Autores das agressões

  • 31,3% das mulheres afirmaram que o autor da violência mais grave sofrida no último ano foram os ex-companheiros;
  • No caso dos atuais companheiros, o percentual foi de 26,7%;
  • Autores desconhecidos correspondem a 24,5% dos casos.

Frequência das agressões

  • Em 2022, as vítimas sofreram, em média, quatro episódios de violência ao longo dos 12 meses;
  • Entre as mulheres divorciadas, a média foi de 9 agressões.

O dobro da média de agressões contra divorciadas chamou a atenção da diretora-executiva do Fórum. Para Samira, a separação é vista como a porta de saúda para a violência doméstica, mas não é.

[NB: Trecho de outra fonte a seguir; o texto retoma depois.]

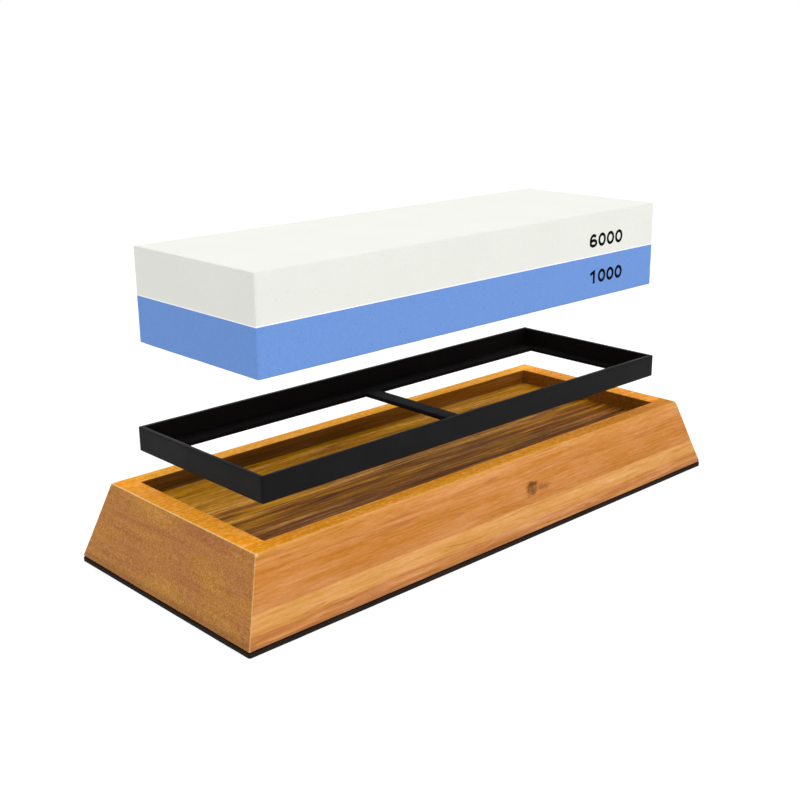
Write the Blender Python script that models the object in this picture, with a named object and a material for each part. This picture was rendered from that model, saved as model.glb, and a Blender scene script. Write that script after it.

“Ela sofre violência do parceiro íntimo e deposita no divórcio a expectativa de uma saída dessa violência. O problema é que estamos falando de uma violência que raízes culturais, que é fruto de uma sociedade machista e patriarcal, em que o homem entende que a mulher a ele se submete e, portanto, deve obedecê-lo. Quando ela rompe com essas expectativas de gênero, ele se revolta e se torna ainda mais agressivo. Especialmente se tiver filho nessa relação, porque o vínculo necessariamente será mantido”, diz.

“Não é à toa que vemos tantos feminicídios de mulheres divorciadas. O homem não aceita a separação, ou então não aceita que ela se relacione com outro homem, ainda que já separada dele – ‘se não for minha, não vai ser de mais ninguém'”, completa.